- [Task prompt]:
Below is the data. Give it again, complete and exact.

- [Dataset extract]:
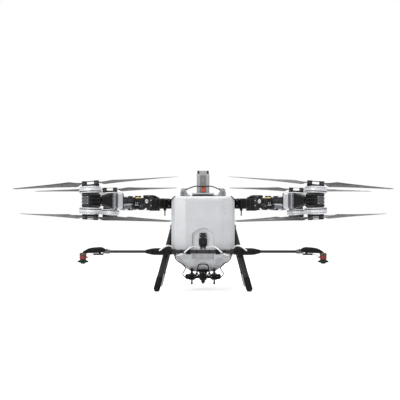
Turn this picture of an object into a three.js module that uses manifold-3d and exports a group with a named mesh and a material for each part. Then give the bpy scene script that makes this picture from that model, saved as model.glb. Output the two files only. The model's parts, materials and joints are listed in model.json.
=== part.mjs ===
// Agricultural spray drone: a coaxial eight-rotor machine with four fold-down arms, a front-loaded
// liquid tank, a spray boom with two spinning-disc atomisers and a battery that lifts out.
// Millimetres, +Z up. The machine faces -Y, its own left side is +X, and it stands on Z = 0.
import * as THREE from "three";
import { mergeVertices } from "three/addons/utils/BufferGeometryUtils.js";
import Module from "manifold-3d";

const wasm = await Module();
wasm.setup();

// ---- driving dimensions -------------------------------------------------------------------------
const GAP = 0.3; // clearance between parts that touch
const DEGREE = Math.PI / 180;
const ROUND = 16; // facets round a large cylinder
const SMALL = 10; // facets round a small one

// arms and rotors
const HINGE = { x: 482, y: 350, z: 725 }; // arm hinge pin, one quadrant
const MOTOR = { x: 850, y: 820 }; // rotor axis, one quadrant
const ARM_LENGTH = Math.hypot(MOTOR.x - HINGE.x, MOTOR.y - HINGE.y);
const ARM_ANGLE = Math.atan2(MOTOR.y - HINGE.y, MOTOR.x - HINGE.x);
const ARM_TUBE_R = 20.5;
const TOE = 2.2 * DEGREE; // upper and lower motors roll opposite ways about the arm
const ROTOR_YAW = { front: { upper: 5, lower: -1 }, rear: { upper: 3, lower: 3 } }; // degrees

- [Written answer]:
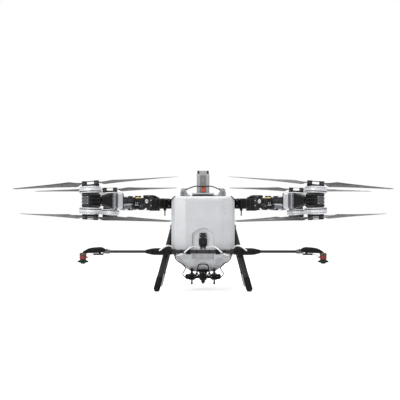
Turn this picture of an object into a three.js module that uses manifold-3d and exports a group with a named mesh and a material for each part. Then give the bpy scene script that makes this picture from that model, saved as model.glb. Output the two files only. The model's parts, materials and joints are listed in model.json.
=== part.mjs ===
// Agricultural spray drone: a coaxial eight-rotor machine with four fold-down arms, a front-loaded
// liquid tank, a spray boom with two spinning-disc atomisers and a battery that lifts out.
// Millimetres, +Z up. The machine faces -Y, its own left side is +X, and it stands on Z = 0.
import * as THREE from "three";
import { mergeVertices } from "three/addons/utils/BufferGeometryUtils.js";
import Module from "manifold-3d";

const wasm = await Module();
wasm.setup();

// ---- driving dimensions -------------------------------------------------------------------------
const GAP = 0.3; // clearance between parts that touch
const DEGREE = Math.PI / 180;
const ROUND = 16; // facets round a large cylinder
const SMALL = 10; // facets round a small one

// arms and rotors
const HINGE = { x: 482, y: 350, z: 725 }; // arm hinge pin, one quadrant
const MOTOR = { x: 850, y: 820 }; // rotor axis, one quadrant
const ARM_LENGTH = Math.hypot(MOTOR.x - HINGE.x, MOTOR.y - HINGE.y);
const ARM_ANGLE = Math.atan2(MOTOR.y - HINGE.y, MOTOR.x - HINGE.x);
const ARM_TUBE_R = 20.5;
const TOE = 2.2 * DEGREE; // upper and lower motors roll opposite ways about the arm
const ROTOR_YAW = { front: { upper: 5, lower: -1 }, rear: { upper: 3, lower: 3 } }; // degrees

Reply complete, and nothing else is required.